## YOUR OBJECTIVE
Seek out every line containing the word "that", and copy each.

[Records from a dataset]
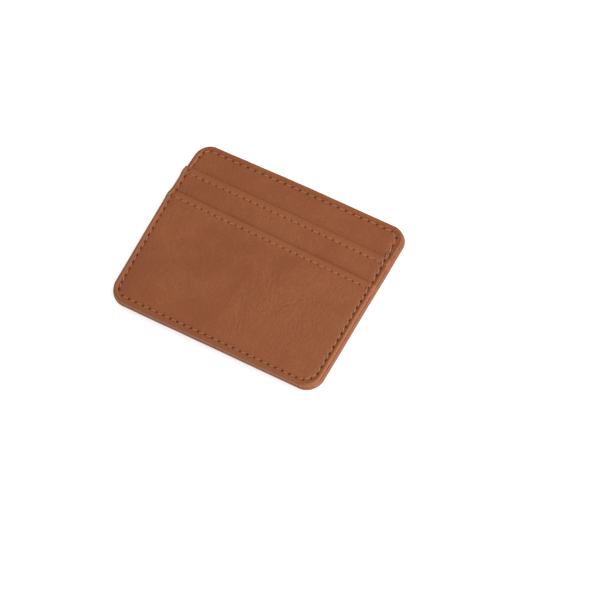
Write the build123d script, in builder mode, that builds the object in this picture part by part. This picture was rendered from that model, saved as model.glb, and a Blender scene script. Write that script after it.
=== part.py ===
import os
from math import ceil, cos, pi, radians, sin, sqrt, tan

from build123d import *

# A slim leather card holder with a sprung money clip on its back, lying on the clip with its
# card pockets up. X runs along the long side, Y towards the open top edge of the bill
# compartment, and Z out of the front. The origin is on the floor under the middle of the whole.
# The front half is a body panel and two pocket panels, the back half carries the clip, and a
# seam joins the two halves round the sides and the bottom. All sizes are in millimetres.

os.makedirs("parts", exist_ok=True)

# Front half, seen from the front
front_width = 100.1
front_height = 80.0
upper_mouth_drop = 13.8
lower_mouth_drop = 12.2
top_corner_radius = 6.5
bottom_corner_radius = 7.5
pocket_wrap = 0.3
upper_left_wrap = 0.85
nest_gap = 0.05

# Back half, whose bead stands past the front half
back_left_overhang = 0.55
back_right_overhang = 0.85
back_bottom_overhang = 0.8
back_top_inset = 0.2
back_waist_inset = 1.3

# Sheet thicknesses, from the back of the wallet to its front
back_leather = 0.6
back_board = 1.1
back_lining = 0.2
bill_gap = 0.1
front_lining = 0.15
front_board = 0.4
body_leather = 0.55
pocket_leather = 0.5

# Turned edges and folded mouths
turned_edge_width = 1.3
bead_radius = 0.5
seam_radius = 0.25
hem_depth = 4.2
hem_round = 0.35
hem_foot_round = 0.2

# Sewing: channels that the rows of stitches draw down in the leather
seam_inset = 2.25
hem_row_drop = 2.95
channel_width = 0.8
channel_depth = 0.2

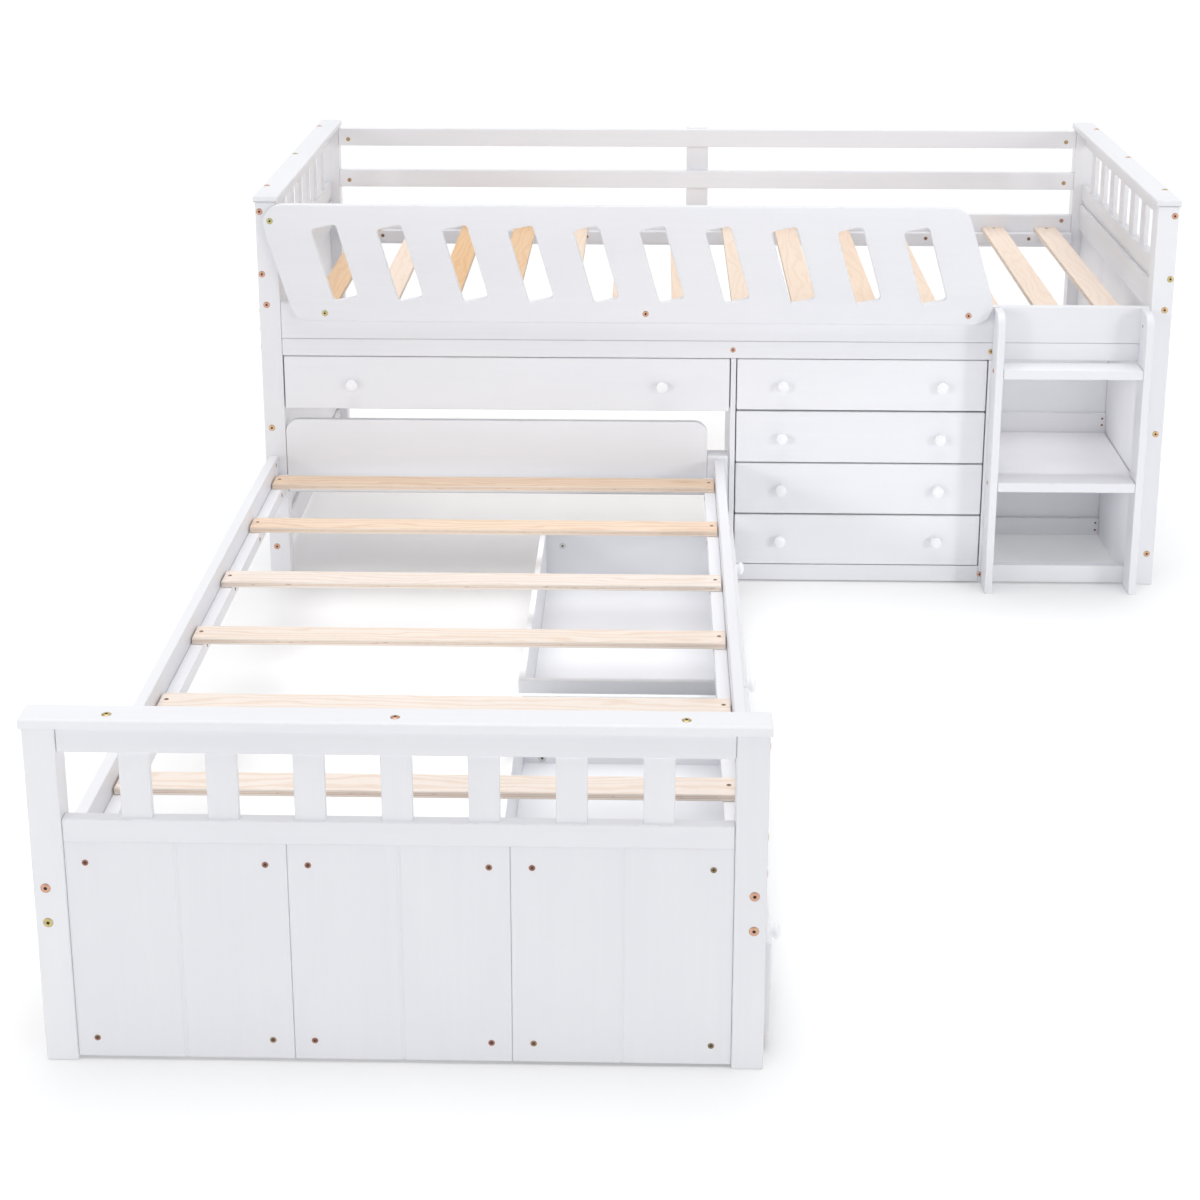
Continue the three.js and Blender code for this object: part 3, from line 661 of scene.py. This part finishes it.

## RESULT
Write the build123d script, in builder mode, that builds the object in this picture part by part. This picture was rendered from that model, saved as model.glb, and a Blender scene script. Write that script after it.
# Sewing: channels that the rows of stitches draw down in the leather